= Your goal =
Give again only the lines beginning with the one that contains "in imported if" and ending with the one that contains "GRAIN_MIDDLE = 0.5"; include both of those lines.

-- START Records for the exercise --

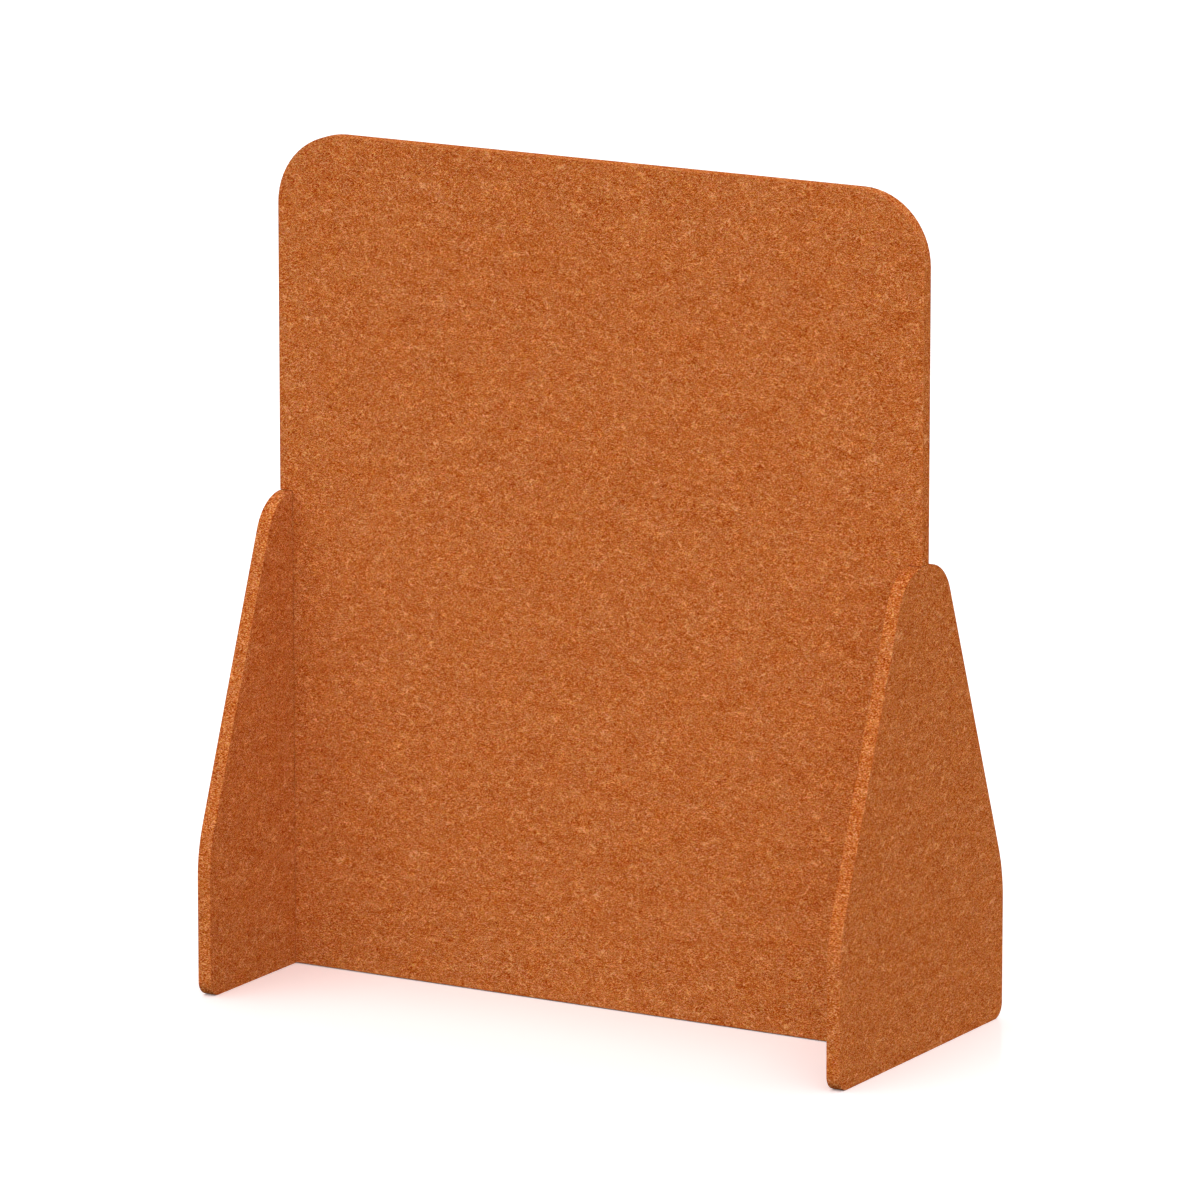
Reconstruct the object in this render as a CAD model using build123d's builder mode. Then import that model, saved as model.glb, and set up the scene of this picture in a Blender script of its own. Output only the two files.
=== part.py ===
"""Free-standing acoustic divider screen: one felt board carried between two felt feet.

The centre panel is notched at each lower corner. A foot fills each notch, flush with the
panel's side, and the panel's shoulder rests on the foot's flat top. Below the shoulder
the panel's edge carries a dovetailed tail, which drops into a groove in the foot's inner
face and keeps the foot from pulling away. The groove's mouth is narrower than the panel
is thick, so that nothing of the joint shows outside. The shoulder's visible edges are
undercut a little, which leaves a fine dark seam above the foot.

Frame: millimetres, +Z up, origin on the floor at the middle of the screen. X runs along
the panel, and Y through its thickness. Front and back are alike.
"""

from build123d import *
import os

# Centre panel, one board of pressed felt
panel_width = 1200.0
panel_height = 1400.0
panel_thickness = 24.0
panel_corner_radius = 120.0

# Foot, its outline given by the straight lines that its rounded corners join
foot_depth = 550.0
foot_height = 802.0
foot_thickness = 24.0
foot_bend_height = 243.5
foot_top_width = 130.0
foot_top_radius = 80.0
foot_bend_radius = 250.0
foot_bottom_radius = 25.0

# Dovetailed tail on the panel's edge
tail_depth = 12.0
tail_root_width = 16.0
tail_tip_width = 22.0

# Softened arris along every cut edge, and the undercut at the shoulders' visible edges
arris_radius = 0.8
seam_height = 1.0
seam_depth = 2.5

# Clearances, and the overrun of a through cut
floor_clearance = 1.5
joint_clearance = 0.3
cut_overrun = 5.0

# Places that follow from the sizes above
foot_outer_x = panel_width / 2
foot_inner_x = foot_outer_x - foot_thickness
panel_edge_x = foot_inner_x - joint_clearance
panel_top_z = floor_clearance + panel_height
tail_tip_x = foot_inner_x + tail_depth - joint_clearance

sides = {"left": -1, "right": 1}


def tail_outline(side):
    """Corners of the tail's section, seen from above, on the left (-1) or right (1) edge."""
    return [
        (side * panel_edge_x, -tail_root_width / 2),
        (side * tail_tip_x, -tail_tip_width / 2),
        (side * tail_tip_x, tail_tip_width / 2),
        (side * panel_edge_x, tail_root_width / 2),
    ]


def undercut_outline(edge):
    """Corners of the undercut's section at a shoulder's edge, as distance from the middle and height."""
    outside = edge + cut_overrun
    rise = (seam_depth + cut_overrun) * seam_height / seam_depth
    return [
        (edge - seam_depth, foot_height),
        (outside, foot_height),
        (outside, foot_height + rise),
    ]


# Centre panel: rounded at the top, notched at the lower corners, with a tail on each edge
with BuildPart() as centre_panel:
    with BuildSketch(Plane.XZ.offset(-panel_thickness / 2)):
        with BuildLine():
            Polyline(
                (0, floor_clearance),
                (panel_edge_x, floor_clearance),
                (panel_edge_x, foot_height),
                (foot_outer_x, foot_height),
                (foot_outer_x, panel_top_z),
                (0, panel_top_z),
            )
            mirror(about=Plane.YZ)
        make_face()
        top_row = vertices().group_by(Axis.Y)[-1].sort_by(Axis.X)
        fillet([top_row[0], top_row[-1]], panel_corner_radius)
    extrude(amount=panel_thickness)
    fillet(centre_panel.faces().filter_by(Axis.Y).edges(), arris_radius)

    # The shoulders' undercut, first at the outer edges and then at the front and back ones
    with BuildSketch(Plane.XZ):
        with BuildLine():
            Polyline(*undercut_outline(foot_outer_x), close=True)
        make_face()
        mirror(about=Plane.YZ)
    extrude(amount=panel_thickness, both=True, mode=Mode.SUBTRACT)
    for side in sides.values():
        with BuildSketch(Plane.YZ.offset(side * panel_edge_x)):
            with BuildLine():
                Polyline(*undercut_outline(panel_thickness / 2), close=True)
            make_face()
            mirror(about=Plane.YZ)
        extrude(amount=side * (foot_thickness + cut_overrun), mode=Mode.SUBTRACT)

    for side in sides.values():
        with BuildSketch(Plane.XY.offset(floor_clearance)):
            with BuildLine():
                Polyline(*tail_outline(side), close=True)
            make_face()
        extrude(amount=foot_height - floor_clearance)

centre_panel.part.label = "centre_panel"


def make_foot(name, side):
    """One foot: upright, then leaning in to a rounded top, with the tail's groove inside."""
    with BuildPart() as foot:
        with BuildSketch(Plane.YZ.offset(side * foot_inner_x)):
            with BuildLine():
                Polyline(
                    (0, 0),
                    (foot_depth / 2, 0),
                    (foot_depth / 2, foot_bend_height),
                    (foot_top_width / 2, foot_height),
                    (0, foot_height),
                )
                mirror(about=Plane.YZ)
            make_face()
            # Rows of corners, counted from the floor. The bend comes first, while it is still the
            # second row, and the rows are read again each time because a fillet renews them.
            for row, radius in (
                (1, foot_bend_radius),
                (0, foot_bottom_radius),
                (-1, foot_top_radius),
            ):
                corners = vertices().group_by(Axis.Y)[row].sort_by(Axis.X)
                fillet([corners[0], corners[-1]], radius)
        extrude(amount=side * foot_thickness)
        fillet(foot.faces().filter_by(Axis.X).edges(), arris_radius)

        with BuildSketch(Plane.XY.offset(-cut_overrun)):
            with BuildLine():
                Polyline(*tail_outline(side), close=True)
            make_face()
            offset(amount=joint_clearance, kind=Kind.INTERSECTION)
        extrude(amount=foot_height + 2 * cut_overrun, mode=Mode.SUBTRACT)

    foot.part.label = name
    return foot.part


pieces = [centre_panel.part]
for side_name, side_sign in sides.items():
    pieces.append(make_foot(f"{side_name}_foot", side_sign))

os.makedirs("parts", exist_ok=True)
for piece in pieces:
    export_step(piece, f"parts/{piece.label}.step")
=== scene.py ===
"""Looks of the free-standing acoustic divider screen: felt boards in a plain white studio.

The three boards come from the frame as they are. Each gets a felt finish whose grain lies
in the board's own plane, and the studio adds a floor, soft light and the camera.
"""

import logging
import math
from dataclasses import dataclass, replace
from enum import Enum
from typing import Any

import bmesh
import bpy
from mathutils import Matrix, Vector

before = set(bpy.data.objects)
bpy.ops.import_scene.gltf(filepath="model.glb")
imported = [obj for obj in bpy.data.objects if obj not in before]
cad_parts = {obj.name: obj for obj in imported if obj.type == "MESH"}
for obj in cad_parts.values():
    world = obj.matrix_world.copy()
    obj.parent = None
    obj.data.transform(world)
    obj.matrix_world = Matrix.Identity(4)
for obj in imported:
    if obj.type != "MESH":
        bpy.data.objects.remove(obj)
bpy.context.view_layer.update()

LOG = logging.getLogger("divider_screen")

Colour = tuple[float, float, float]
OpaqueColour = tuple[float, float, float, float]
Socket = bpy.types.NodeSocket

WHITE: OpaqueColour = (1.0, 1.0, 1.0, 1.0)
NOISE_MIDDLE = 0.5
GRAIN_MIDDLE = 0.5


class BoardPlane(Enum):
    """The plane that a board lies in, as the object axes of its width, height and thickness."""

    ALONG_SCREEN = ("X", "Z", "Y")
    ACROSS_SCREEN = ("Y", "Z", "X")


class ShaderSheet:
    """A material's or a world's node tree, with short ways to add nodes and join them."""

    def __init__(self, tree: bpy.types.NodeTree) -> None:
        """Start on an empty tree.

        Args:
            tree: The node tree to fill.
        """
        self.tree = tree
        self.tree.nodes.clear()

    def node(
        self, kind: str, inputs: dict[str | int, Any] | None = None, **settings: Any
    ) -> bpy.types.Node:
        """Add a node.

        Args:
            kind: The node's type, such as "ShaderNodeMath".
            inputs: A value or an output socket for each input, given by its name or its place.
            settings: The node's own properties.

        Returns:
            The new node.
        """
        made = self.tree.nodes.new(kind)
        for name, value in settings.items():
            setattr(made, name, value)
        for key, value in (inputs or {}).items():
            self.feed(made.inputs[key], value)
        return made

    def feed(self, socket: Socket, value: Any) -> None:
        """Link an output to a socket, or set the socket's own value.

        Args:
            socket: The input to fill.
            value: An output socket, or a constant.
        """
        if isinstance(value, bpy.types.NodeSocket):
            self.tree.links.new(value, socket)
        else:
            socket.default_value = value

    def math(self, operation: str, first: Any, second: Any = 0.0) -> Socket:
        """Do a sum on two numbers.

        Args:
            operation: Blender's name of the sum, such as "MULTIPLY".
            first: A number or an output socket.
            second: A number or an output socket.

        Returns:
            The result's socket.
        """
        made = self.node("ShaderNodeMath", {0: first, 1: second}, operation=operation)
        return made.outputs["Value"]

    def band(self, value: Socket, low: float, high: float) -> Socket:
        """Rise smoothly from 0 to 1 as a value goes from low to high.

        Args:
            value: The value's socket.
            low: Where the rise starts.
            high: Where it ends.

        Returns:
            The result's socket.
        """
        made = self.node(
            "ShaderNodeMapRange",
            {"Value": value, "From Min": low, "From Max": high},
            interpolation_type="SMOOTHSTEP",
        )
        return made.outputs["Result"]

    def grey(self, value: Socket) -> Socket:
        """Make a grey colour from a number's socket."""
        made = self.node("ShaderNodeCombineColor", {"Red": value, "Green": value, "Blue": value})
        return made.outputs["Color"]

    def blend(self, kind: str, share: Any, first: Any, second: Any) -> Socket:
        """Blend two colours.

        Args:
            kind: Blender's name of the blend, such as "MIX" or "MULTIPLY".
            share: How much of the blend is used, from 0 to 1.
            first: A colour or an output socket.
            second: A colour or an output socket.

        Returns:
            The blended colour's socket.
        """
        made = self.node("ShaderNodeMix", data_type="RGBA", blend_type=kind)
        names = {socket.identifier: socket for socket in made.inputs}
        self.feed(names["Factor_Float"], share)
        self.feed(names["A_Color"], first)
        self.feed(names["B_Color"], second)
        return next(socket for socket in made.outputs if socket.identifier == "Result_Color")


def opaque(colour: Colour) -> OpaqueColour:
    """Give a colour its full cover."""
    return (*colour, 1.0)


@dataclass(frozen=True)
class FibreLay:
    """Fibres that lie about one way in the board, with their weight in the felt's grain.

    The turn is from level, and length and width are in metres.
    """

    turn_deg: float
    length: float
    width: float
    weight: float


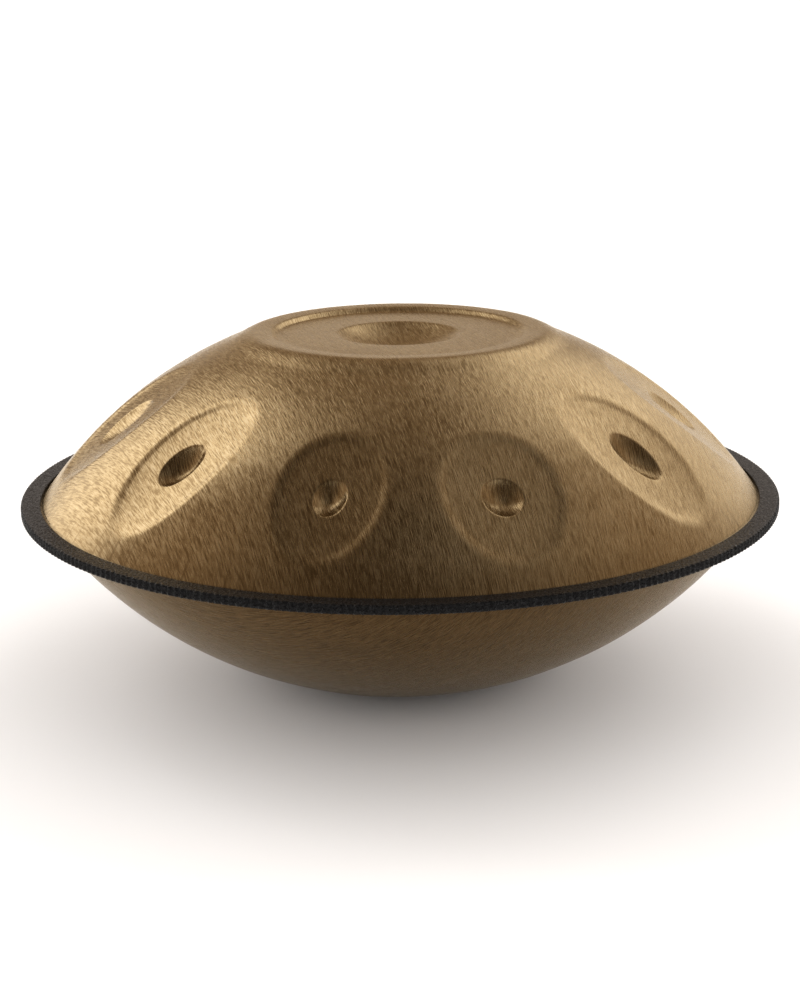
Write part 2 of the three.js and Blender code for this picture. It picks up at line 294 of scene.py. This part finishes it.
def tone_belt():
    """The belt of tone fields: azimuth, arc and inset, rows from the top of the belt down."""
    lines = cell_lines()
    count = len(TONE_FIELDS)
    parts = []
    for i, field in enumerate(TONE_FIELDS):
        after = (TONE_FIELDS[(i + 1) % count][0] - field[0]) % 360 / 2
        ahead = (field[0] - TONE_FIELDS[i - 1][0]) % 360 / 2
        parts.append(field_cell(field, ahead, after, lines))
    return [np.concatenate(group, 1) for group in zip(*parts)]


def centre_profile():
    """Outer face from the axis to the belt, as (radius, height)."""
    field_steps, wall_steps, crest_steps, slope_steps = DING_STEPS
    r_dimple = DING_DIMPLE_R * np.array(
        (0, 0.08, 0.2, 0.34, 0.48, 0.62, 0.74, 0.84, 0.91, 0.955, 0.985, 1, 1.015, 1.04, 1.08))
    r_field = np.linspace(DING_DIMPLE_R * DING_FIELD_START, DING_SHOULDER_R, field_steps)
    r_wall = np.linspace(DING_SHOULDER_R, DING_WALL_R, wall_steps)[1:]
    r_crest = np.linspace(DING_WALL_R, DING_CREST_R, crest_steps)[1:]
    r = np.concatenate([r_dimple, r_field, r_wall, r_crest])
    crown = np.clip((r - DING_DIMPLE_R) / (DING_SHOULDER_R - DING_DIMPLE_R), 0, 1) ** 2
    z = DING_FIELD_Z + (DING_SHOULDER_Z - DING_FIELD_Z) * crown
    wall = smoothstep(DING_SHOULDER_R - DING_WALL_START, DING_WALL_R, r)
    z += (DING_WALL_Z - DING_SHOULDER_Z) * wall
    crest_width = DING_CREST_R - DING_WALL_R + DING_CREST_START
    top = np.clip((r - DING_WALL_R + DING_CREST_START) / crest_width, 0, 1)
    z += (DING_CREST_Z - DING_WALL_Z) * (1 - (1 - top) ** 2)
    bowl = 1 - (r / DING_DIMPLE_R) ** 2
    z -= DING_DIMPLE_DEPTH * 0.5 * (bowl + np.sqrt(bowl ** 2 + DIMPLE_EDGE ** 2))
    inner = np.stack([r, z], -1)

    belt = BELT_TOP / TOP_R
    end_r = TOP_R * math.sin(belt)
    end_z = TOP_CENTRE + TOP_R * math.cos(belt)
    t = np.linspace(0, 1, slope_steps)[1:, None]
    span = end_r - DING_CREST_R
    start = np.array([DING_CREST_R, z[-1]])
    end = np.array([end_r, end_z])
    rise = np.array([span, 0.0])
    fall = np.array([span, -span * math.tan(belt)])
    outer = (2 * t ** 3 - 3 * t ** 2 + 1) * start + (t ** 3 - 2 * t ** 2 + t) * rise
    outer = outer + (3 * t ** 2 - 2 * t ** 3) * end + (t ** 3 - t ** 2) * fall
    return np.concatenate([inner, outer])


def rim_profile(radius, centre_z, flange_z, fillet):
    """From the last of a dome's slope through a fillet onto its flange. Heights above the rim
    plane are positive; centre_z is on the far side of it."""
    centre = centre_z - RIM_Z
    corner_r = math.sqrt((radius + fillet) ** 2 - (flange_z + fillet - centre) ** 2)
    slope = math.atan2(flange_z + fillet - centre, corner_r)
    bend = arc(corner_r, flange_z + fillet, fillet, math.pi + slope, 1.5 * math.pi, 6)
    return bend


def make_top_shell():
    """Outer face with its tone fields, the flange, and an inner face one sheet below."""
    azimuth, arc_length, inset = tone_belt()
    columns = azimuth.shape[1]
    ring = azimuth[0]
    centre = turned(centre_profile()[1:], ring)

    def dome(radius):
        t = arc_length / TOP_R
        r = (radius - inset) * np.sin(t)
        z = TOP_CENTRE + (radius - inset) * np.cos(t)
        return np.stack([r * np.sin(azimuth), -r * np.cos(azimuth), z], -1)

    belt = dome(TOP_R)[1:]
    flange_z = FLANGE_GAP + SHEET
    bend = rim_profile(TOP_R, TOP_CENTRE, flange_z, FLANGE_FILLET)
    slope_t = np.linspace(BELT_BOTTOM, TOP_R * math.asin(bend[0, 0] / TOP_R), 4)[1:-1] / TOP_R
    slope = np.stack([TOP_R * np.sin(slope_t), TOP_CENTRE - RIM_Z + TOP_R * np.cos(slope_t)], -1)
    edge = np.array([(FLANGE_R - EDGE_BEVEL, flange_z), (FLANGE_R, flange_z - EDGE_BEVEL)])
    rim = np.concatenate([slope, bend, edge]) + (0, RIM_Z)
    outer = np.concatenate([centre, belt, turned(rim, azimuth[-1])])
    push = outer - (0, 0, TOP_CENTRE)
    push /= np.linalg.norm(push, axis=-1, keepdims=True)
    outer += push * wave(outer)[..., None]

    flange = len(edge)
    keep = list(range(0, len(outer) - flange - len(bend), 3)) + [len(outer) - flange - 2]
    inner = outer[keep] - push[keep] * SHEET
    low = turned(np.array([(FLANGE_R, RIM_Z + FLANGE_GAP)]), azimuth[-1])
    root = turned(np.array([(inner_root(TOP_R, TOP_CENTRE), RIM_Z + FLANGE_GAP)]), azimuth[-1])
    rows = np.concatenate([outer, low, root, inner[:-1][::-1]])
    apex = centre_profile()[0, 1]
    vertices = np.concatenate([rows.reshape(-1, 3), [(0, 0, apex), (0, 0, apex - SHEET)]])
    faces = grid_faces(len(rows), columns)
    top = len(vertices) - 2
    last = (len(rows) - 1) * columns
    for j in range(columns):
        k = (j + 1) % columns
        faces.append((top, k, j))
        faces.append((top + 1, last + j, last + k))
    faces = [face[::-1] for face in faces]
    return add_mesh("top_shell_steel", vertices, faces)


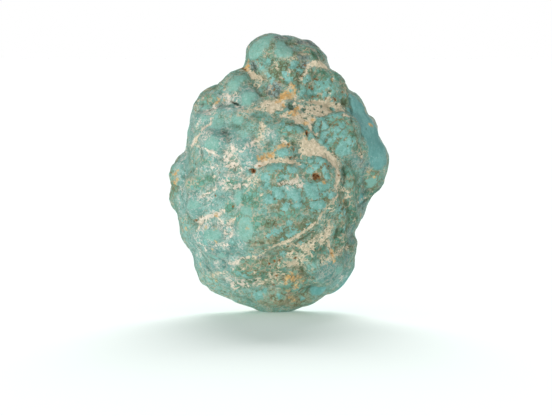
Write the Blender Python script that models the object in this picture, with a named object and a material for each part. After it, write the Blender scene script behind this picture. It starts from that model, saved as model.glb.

-- END Records for the exercise --

= Completed task =
cad_parts = {obj.name: obj for obj in imported if obj.type == "MESH"}
for obj in cad_parts.values():
    world = obj.matrix_world.copy()
    obj.parent = None
    obj.data.transform(world)
    obj.matrix_world = Matrix.Identity(4)
for obj in imported:
    if obj.type != "MESH":
        bpy.data.objects.remove(obj)
bpy.context.view_layer.update()

LOG = logging.getLogger("divider_screen")

Colour = tuple[float, float, float]
OpaqueColour = tuple[float, float, float, float]
Socket = bpy.types.NodeSocket

WHITE: OpaqueColour = (1.0, 1.0, 1.0, 1.0)
NOISE_MIDDLE = 0.5
GRAIN_MIDDLE = 0.5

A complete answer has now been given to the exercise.